A Riccardi il compito di approfondire la gioventù di Wojtyla, cresciuto in una Polonia in cui straordinariamente significativa e vitale era la presenza ebraica. Non a caso lo storico ha parlato di “rapporto carnale” per definire le relazioni e le amicizie stabilite dal futuro pontefice con gli ebrei della sua città natale, Wadowice, e successivamente con quelli di Cracovia dove sarebbe stato testimone dell’annientamento perpetrato dai nazisti. “Wojtyla – ha spiegato Riccardi – ha sempre portato con sé l’orrore immane della Shoah e al tempo stesso l’insegnamento di una coabitazione proficua tra ebrei e cristiani che lui seppe alimentare dalla prima infanzia”.
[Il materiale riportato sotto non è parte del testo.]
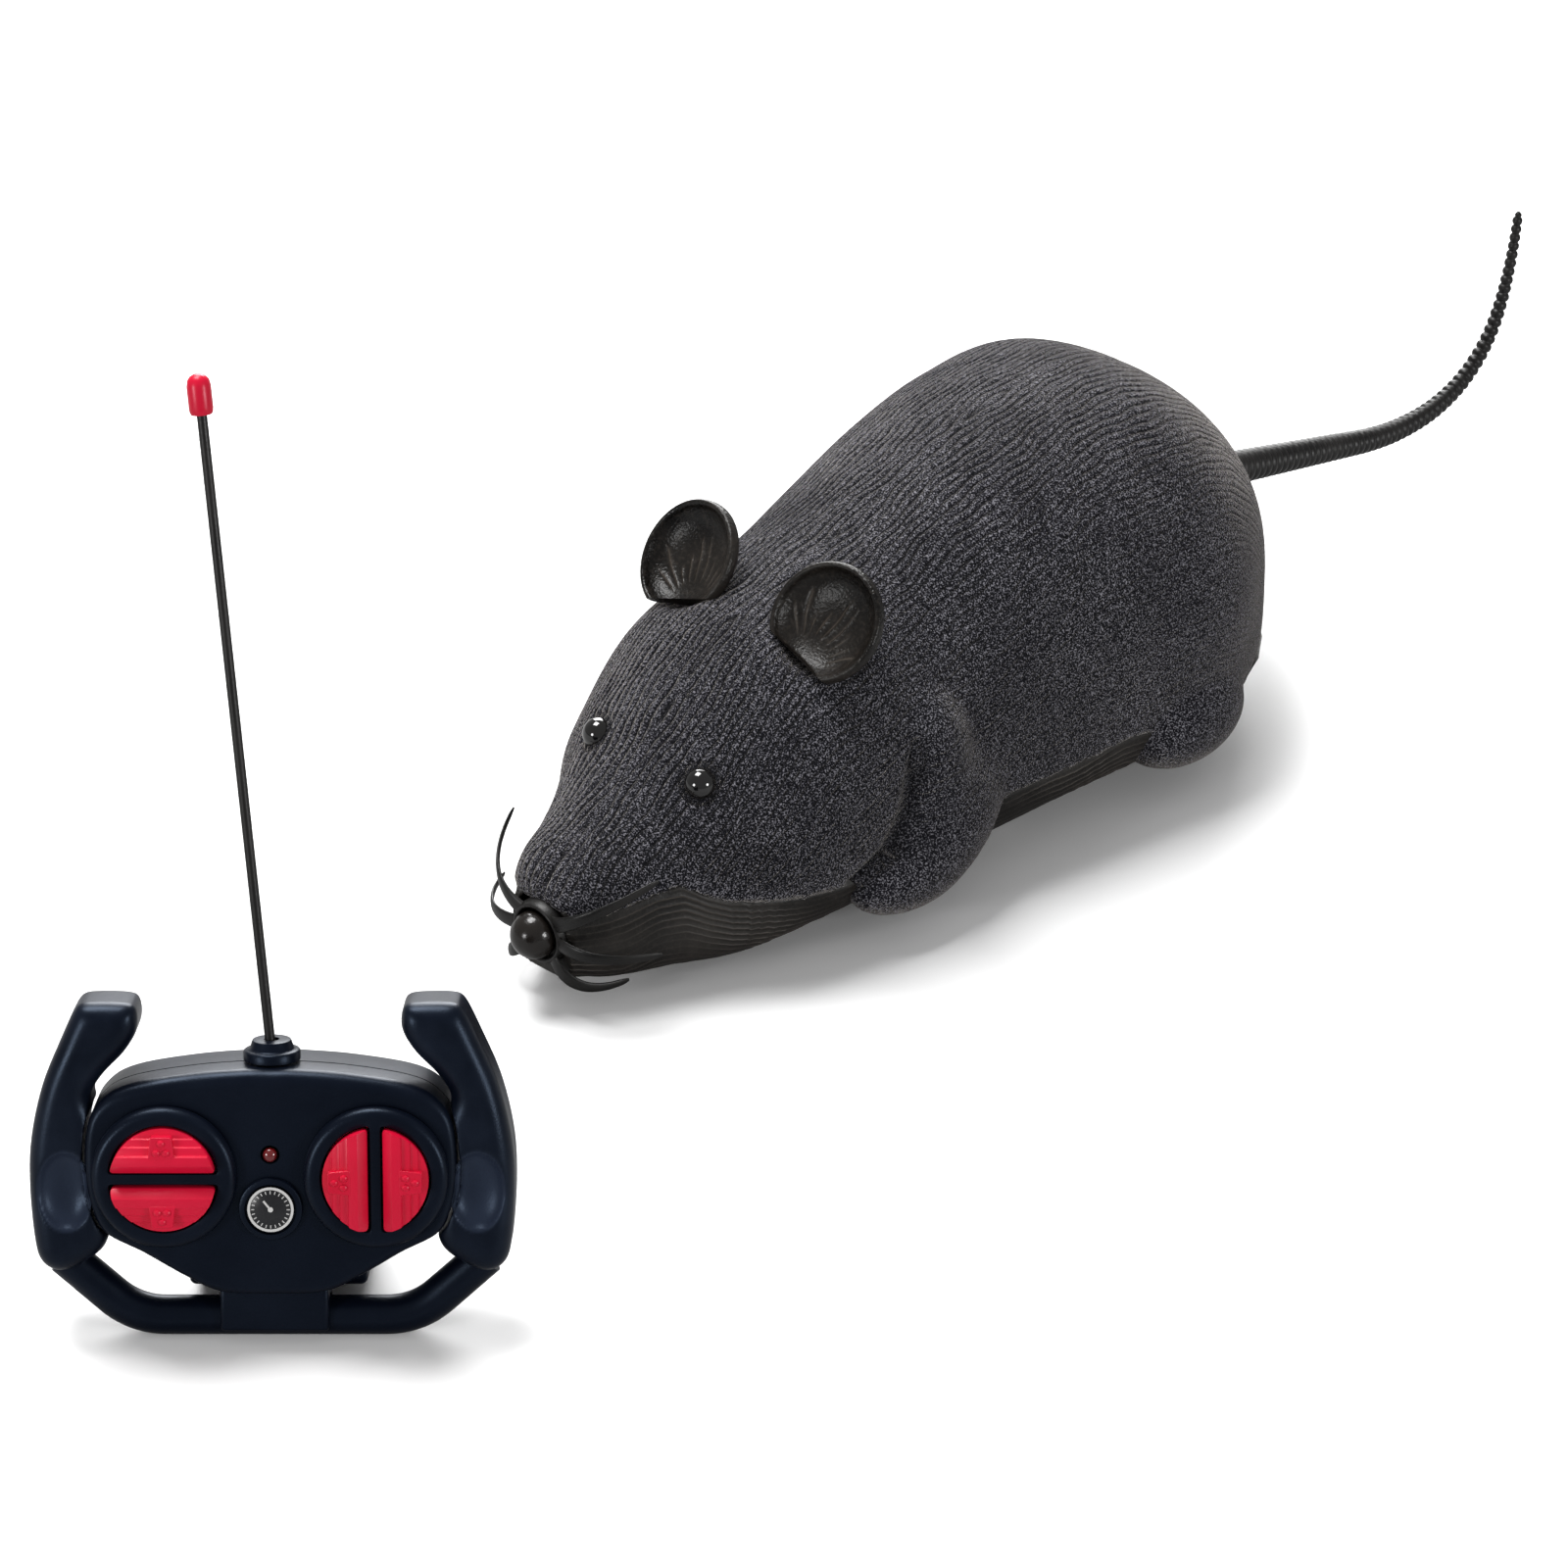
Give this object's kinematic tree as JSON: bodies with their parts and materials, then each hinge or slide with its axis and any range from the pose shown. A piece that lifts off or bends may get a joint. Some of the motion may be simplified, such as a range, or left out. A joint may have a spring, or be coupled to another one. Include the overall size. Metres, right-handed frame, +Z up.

Nell’intervento del rabbino Di Segni il riferimento ad alcune tematiche già sollevate nell’intervista rilasciata a Gian Guido Vecchi sul Corriere della sera. In particolare sul ruolo che entrambi i papi hanno avuto nel dare impulso alla stagione di nuova attenzione e sensibilità verso il mondo ebraico che avrebbe attraversato le gerarchie cattoliche a partire dall’immediato dopoguerra per trovare un imprescindibile pilastro nelle emanazioni conciliari. “Per capire a quale basso livello si fosse arrivati – ha commentato rav Di Segni – basta pensare all’interpretazione che è stata data della famosa benedizione impartita da Roncalli all’uscita del Tempio Maggiore. Ancora oggi si usa infatti il termine rivoluzionario”. Il rav ha poi invitato a far luce sulla sorte di molti bambini ebrei battezzati durante la guerra e mai restituiti alle proprie famiglie (tra l’altro elogiando Wojtyla e Roncalli che si adoperarono nel senso contrario) e lanciato l’allarme sul rischio di un’interpretazione cristiana della Shoah che farebbe fatica ad essere accantonata.
Quanto questa prospettiva faccia discutere il rabbinato è apparso chiaramente negli scorsi giorni con Rav Di Segni e Rosen protagonisti di una vivace contrapposizione sul settimanale in lingua inglese Pagine Ebraiche International Edition. “Le nostre posizioni sul dialogo teologico tra ebrei e cristiani divergono. Ma non per questo non possiamo definirci buoni amici”, ha sottolineato Rosen. Al cuore del suo intervento le visite di Giovanni Paolo II e Benedetto XVI in Israele. Appuntamenti fondamentali, ha spiegato, “per svecchiare l’idea che in alcuni ambienti ebraici si aveva dei papi e del mondo cattolico”. Nel solco di quegli eventi sarebbe così maturato un nuovo modo di rapportarsi l’un l’altro con possibilità in parte colte e in parte ancora da esplorare. “Oggi – ha affermato Rosen – per un ebreo non è possibile definire se stesso senza Israele e quindi non stupisce che per lungo tempo il mancato riconoscimento dello Stato ebraico sia stato visto come un affronto alla propria identità. Fino al momento in cui le visite dei papi hanno cambiato il corso a questa storia”.
Sul Jerusalem Post Lisa Billig racconta intanto la significativa partecipazione ebraica alla cerimonia svoltasi ieri in piazza San Pietro. A comporre la delegazione 18 esponenti del mondo diplomatico e rabbinico guidati dall’ambasciatore d’Israele presso la Santa Sede Zion Evrony. Ad essere rappresentata anche la Comunità ebraica romana nelle figure del suo vicepresidente Giacomo Moscati e del rabbino Pino Arbib. “Sono rimasto colpito dall’entusiasmo di così tanti fedeli di generazioni diverse, accampatisi la notte per assistere alla cerimonia. In questi tempi è commovente essere testimoni di una fede così grande”, il commento del direttore generale del Gran Rabbinato d’Israele Oded Wiener.
I lavori del convegno riprenderanno alle 16 sotto il coordinamento del vescovo Ambrogio Spreafico. Insieme a Wiener interverranno il presidente della Commissione per i rapporti religiosi con l’ebraismo Kurt Koch, lo storico e giornalista Marco Roncalli, il rabbino conservative Abraham Skorka.